In a typical rendering, the ROWS and COLS attributes determine the visible dimension of the field in characters. The field is rendered in a fixed-width font. User agents should allow text to grow beyond these limits by scrolling as needed. The user agent is recommended to wrap words as they are entered, to fit within the textarea field. It is further recommended that a means is provided for users to turn this feature off and on.

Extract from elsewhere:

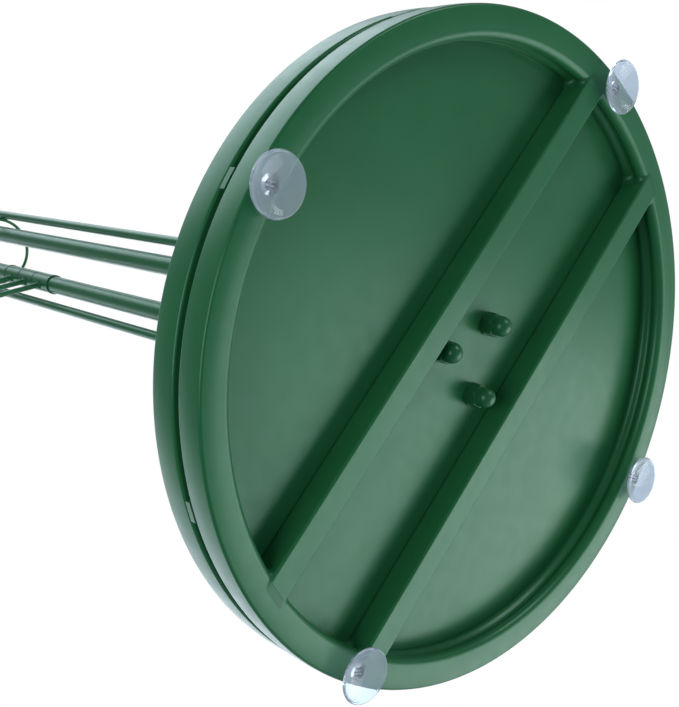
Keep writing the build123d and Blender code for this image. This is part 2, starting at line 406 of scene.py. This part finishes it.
def bar_outline():
    """Stations (across, height, outward direction) from one top edge of a bar to the other."""
    stations = []
    side_top, side_low = bar_high - 0.1 * MM, bar_low + BAR_CORNER
    for sign in (-1, 1):
        drop = side_low - side_top
        wall = [(sign * BAR_HALF, side_top + drop * k / 10, (sign, 0)) for k in range(11)]
        bend = []
        for k in range(1, 7):
            a = math.radians(90 * k / 7)
            centre = (sign * (BAR_HALF - BAR_CORNER), side_low)
            out = (sign * math.cos(a), -math.sin(a))
            bend.append((centre[0] + out[0] * BAR_CORNER, centre[1] + out[1] * BAR_CORNER, out))
        half = wall + bend
        if sign < 0:
            stations = half
            span = BAR_HALF - BAR_CORNER
            stations += [(-span + 2 * span * k / 8, bar_low, (0, -1)) for k in range(9)]
        else:
            stations += half[::-1]
    return stations


def bar_weld(name, across, end, seed):
    """Weld round one end of a cross bar, from the bar's faces to the ring's rolled wall."""
    along = Vector((math.cos(BAR_ANGLE), math.sin(BAR_ANGLE), 0)) * end
    over = Vector((-math.sin(BAR_ANGLE), math.cos(BAR_ANGLE), 0))

    def on_ring(w, z):
        return math.sqrt(ring_wall(min(z, ring_high.z - 2.5 * MM), ring_low.z) ** 2 - w ** 2)

    def landing(w, z, leg):
        """Where the weld's far edge meets the ring: on its wall, its rolled corner or its underside."""
        drop = ring_low.z + INNER_CORNER - z
        if drop <= 0:
            return on_ring(w, z), z
        u = min(drop / (INNER_CORNER + 0.9 * leg), 1)
        a = u * math.pi / 2
        radius = ring_inner + INNER_CORNER * (1 - math.cos(a)) + 3.5 * MM * u ** 3
        return math.sqrt(radius ** 2 - w ** 2), ring_low.z + INNER_CORNER * (1 - math.sin(a))

    rows = []
    for k, (w, z, out) in enumerate(bar_outline()):
        leg = (3.1 + 0.35 * wobble(k * 0.35, seed)) * MM
        reach = on_ring(across + w, z)
        far_w, far_z = across + w + out[0] * leg, z + out[1] * leg * 0.9
        deep = 0.12 * MM
        start = (reach - leg * 1.15, across + w - out[0] * deep, z - out[1] * deep)
        corner = (reach - 0.1 * MM, across + w + out[0] * 0.1 * MM, z + out[1] * 0.02 * MM)
        far_reach, far_z = landing(far_w, far_z, leg)
        finish = (far_reach + deep, far_w, far_z + deep)
        rows.append([along * t + over * v + Vector((0, 0, h)) for t, v, h in (start, corner, finish)])
    return fillet_strip(name, rows, "stand")


for label, across in (("left", BAR_LEFT), ("right", BAR_RIGHT)):
    for end_label, end in (("low", -1), ("high", 1)):
        bar_weld(f"bar_weld_{label}_{end_label}", across, end, seed=across * 90 + end)


def round_weld(name, centre, radius, leg, body, axis=(0, 0, 1), seed=0.0, ripples=26):
    """Rippled fillet round a rod or tube that stands on a face at centre."""
    turn_to = Vector(axis).normalized().to_track_quat("Z", "X").to_matrix()
    rows, count = [], 96
    for k in range(count):
        a = 2 * math.pi * k / count
        ripple = abs(math.sin(a * ripples / 2 + seed))
        size = leg * (1 + 0.08 * math.sin(3 * a + seed) + 0.10 * ripple)
        out = Vector((math.cos(a), math.sin(a), 0))
        up = Vector((0, 0, 1))
        spots = (out * (radius - 0.05 * MM) + up * size,
                 out * (radius + size * (0.22 + 0.1 * ripple)) + up * size * (0.22 + 0.1 * ripple),
                 out * (radius + size) - up * 0.05 * MM)
        rows.append([Vector(centre) + turn_to @ spot for spot in spots])
    return fillet_strip(name, rows, body, closed=True)


side_low, side_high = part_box("side_rod")
rod_radius = (side_high.x - side_low.x) / 2
rod_y = side_high.y - rod_radius
foot = flange_high.z
for label, sign in (("left", -1), ("right", 1)):
    round_weld(f"post_weld_{label}", (0, sign * post_y, foot), post_radius, 2.2 * MM, "stand", seed=sign)
    round_weld(f"rod_weld_{label}", (0, sign * rod_y, foot), rod_radius, 1.6 * MM, "stand",
               seed=sign, ripples=16)
for name in sorted(n for n in nodes if n.startswith("foot_stud_")):
    place = middle(name)
    round_weld(name.replace("stud", "stud_weld"), (place.x, place.y, foot - 0.1 * MM), 3 * MM,
               0.9 * MM, "stand", ripples=14)


def hoop_weld(name, sign):
    """Small weld that closes the gap where the hoop touches a side rod."""
    centre = Vector((0, sign * (hoop_radius + wire_radius), (hoop_low.z + hoop_high.z) / 2))
    points, faces, turns, steps = [], [], 28, 14
    for i in range(steps + 1):
        v = math.pi * i / steps
        for k in range(turns):
            a = 2 * math.pi * k / turns
            swell = 1 + 0.08 * math.sin(3 * a + 2 * v + sign) + 0.05 * math.sin(7 * v + a)
            across, up = 1.15 * math.sin(v) * math.cos(a), 1.5 * math.sin(v) * math.sin(a)
            offset = (3.1 * math.cos(v), across, up)
            points.append(centre + Vector(offset) * swell * MM)
    for start in range(0, steps * turns, turns):
        for k in range(turns):
            after = start + (k + 1) % turns
            faces.append((start + k, after, after + turns, start + k + turns))
    return new_piece(name, points, faces, weld_coat, "stand")


hoop_weld("hoop_weld_left", -1)
hoop_weld("hoop_weld_right", 1)

ARM_ANGLE = math.radians(154.7)
arm_way = Vector((math.cos(ARM_ANGLE), math.sin(ARM_ANGLE), 0))
for number in (1, 2, 3):
    sleeve_low, sleeve_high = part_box(f"swing_sleeve_{number}")
    sleeve_radius = (sleeve_high.x - sleeve_low.x) / 2
    root = Vector((0, post_y, (sleeve_low.z + sleeve_high.z) / 2))
    root += arm_way * (sleeve_radius - 0.35 * MM)
    round_weld(f"arm_weld_{number}", root, 2.0 * MM, 1.5 * MM, f"swing_arm_{number}", axis=arm_way,
               seed=number, ripples=12)


# --- camera, light and floor --------------------------------------------
camera = bpy.data.objects.new("camera", bpy.data.cameras.new("camera"))
scene.collection.objects.link(camera)
scene.camera = camera
camera.data.sensor_width = 36
camera.data.lens = 52.58
look, up = Vector((0.67156, 0.02429, 0.74055)), Vector((-0.14534, -0.97573, 0.16381))
side = look.cross(up)
turn = Matrix((side, up, -look)).transposed().to_4x4()
camera.matrix_world = Matrix.Translation((-0.35853, 0, -0.29172)) @ turn
camera.data.clip_start = 0.01


def area_light(name, direction, distance, size, power, target=(0, 0, 0.02)):
    """Softbox that faces the target from the given direction."""
    lamp = bpy.data.lights.new(name, "AREA")
    lamp.size, lamp.energy = size, power
    box = bpy.data.objects.new(name, lamp)
    way = Vector(direction).normalized()
    box.location = Vector(target) + way * distance
    box.rotation_euler = way.to_track_quat("Z", "Y").to_euler()
    scene.collection.objects.link(box)


area_light("key_softbox", (0.22, -0.82, -0.52), 1.1, 0.35, 2.4)
area_light("low_softbox", (0.70, 0.20, -0.69), 0.75, 0.58, 3.1, target=(0.05, 0.06, 0.02))
area_light("side_fill", (-0.88, 0.10, -0.30), 1.3, 0.7, 6, target=(0, 0, 0.15))

world = bpy.data.worlds.new("studio")
scene.world = world
world.use_nodes = True
tree = world.node_tree
background = tree.nodes["Background"]
direction = tree.nodes.new("ShaderNodeTexCoord").outputs["Generated"]


def glow(way, start, end, amount):
    """Brightness that grows towards one direction of the studio."""
    dot = tree.nodes.new("ShaderNodeVectorMath")
    dot.operation = "DOT_PRODUCT"
    dot.inputs[1].default_value = Vector(way).normalized()
    tree.links.new(direction, dot.inputs[0])
    ramp = tree.nodes.new("ShaderNodeMapRange")
    ramp.interpolation_type = "SMOOTHSTEP"
    ramp.inputs["From Min"].default_value = start
    ramp.inputs["From Max"].default_value = end
    ramp.inputs["To Max"].default_value = amount
    tree.links.new(dot.outputs["Value"], ramp.inputs["Value"])
    return ramp.outputs["Result"]


def total(values):
    result = values[0]
    for value in values[1:]:
        node = tree.nodes.new("ShaderNodeMath")
        tree.links.new(result, node.inputs[0])
        tree.links.new(value, node.inputs[1])
        result = node.outputs["Value"]
    return result


# An even base, a pool of light to the lower right, one from above, and two long highlights for
# the outer walls of the rings and the posts.
brightness = total([
    glow((0, 0, 1), -3, -1.5, 0.18),
    glow((0.66, 0.42, -0.42), 0.5, 1.0, 0.5),
    glow((0.7, 0, 0.7), 0.1, 0.95, 0.45),
    glow((0.28, 0.53, 0.8), 0.72, 0.97, 1.4),
    glow((-0.12, -0.68, 0.72), 0.78, 0.98, 2.5),
])
path = tree.nodes.new("ShaderNodeLightPath")
seen = tree.nodes.new("ShaderNodeMix")
tree.links.new(path.outputs["Is Camera Ray"], seen.inputs["Factor"])
tree.links.new(brightness, seen.inputs["A"])
seen.inputs["B"].default_value = 1.0
tree.links.new(seen.outputs["Result"], background.inputs["Strength"])
tint = tree.nodes.new("ShaderNodeMix")
tint.data_type = "RGBA"
tree.links.new(path.outputs["Is Camera Ray"], tint.inputs["Factor"])
tint.inputs["A"].default_value = (0.90, 1.0, 1.12, 1)
tint.inputs["B"].default_value = (1, 1, 1, 1)
tree.links.new(tint.outputs["Result"], background.inputs["Color"])
scene.view_settings.view_transform = "Standard"

floor_size = 3.0
floor = new_piece("floor", [(-floor_size, -floor_size, 0), (floor_size, -floor_size, 0),
                            (floor_size, floor_size, 0), (-floor_size, floor_size, 0)],
                  [(0, 1, 2, 3)], bpy.data.materials.new("pale_floor"), None, smooth=False)
floor.visible_shadow = floor.visible_diffuse = floor.visible_glossy = floor.visible_transmission = False
floor.active_material.use_nodes = True
floor_tree = floor.active_material.node_tree
paint = floor_tree.nodes["Principled BSDF"]
paint.inputs["Base Color"].default_value = (0.86, 0.86, 0.87, 1)
paint.inputs["Roughness"].default_value = 0.7
facing = floor_tree.nodes.new("ShaderNodeNewGeometry").outputs["Backfacing"]
clear = floor_tree.nodes.new("ShaderNodeBsdfTransparent")
chooser = floor_tree.nodes.new("ShaderNodeMixShader")
floor_tree.links.new(facing, chooser.inputs["Fac"])
floor_tree.links.new(paint.outputs["BSDF"], chooser.inputs[1])
floor_tree.links.new(clear.outputs["BSDF"], chooser.inputs[2])
floor_tree.links.new(chooser.outputs["Shader"], floor_tree.nodes["Material Output"].inputs["Surface"])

Note: In the initial design for forms, multi-line text fields were supported by the INPUT element with TYPE=TEXT. Unfortunately, this causes problems for fields with long text values as SGML limits the length of attribute literals. The HTML 2.0 DTD allows for up to 1024 characters (the SGML default is only 240 characters).

Permitted Attributes

ID
An SGML identifier used as the target for hypertext links or for naming particular elements in associated style sheets. Identifiers are NAME tokens and must be unique within the scope of the current document.
LANG
This is one of the ISO standard language abbreviations, e.g. "en.uk" for the variation of English spoken in the United Kingdom. It can be used by parsers to select language specific choices for quotation marks, ligatures and hypenation rules etc. The language attribute is composed from the two letter language code from ISO 639, optionally followed by a period and a two letter country code from ISO 3166.
CLASS
This a space separated list of SGML NAME tokens and is used to subclass tag names. By convention, the class names are interpreted hierarchically, with the most general class on the left and the most specific on the right, where classes are separated by a period. The CLASS attribute is most commonly used to attach a different style to some element, but it is recommended that where practical class names should be picked on the basis of the element's semantics, as this will permit other uses, such as restricting search through documents by matching on element class names. The conventions for choosing class names are outside the scope of this specification.
NAME
The formal name of the field which is used in the form's contents list.
ROWS
This gives the visible number of text lines shown by the field. User agents should allow text to grow beyond these limits by scrolling as needed.
COLS
The visible number of characters across the field. User agents should allow text to grow beyond these limits by scrolling as needed.
DISABLED
When present, the field should be rendered as normal, but can't be modified by the user. Where practical the rendering should provide a cue that the field is disabled e.g. by graying out the text, changing the color of the background or similar.
ERROR
This attribute specifies an error message explaining why the field's current value is incorrect. When this attribute is missing, the field can be assumed to be ok. User agents are recommended to provide a cue to indicate that the field is in error.
ALIGN
Take values TOP or MIDDLE or BOTTOM, defining whether the top or middle or bottom row of the field should be aligned with the baseline for the text line in which the TEXTAREA element appears. The default is align=top.

With ALIGN=LEFT, the field will float down and over to the current left margin, and subsequent text will wrap around the right hand side of the field. Likewise for ALIGN=RIGHT, the field aligns with the current right margin and, and text wraps around the left.